The mother of all entanglements in traditional publishing was agents and the – normally – sole publisher model. It put you in a position where if your agent didn’t like your idea, it never even got sent out. Or if you came up with an idea – say paranormal romance – that the one publisher your agent wanted you to be with (this system tended to mutually feed) didn’t publish/like, you couldn’t write it.

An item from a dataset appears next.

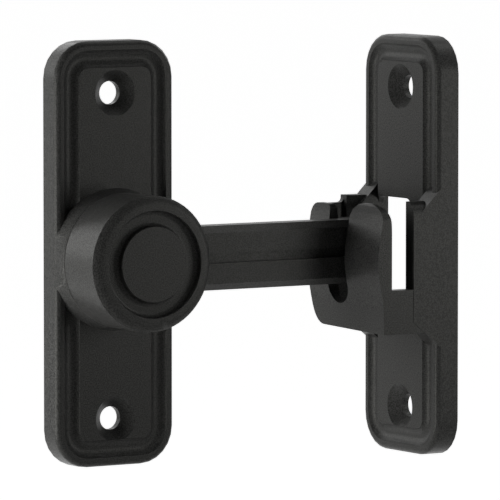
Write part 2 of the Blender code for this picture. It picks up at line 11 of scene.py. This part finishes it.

That’s control over your creative life you shouldn’t give anyone. Most of us learn by doing. Sometimes you need to write that paranormal romance to understand what you’re doing wrong with your mystery. And sometimes you need to write the mystery to learn pacing for science fiction. You shouldn’t give even the best publisher in the world control over that. And you certainly shouldn’t give an agent control over that. (Three of my agents refused to submit Darkship Thieves because it was “fluffy space opera without a big philosophical point. The fourth only submitted it because the publisher demanded it, having seen it on the bar.)
It used to be difficult to keep your publisher (usually only one, and agents fought tooth and nail to keep you from having two) from being an entanglement. It was even hard to keep your agent from dictating what you wrote and what turn your creativity took.
Now, it’s not. You can go with multiple publishers or none. You can go with two or three and self-publish on the side. There’s no reason to limit yourself. Your alphas don’t like it? Write it anyway. Your publisher doesn’t like it? Write it anyway. You aren’t sure it’s any good? What is stopping you from writing it and finding out.
You can always put it out under a pen name. No one need know. The future is wide open. Cut that rope off your ankle and RUN.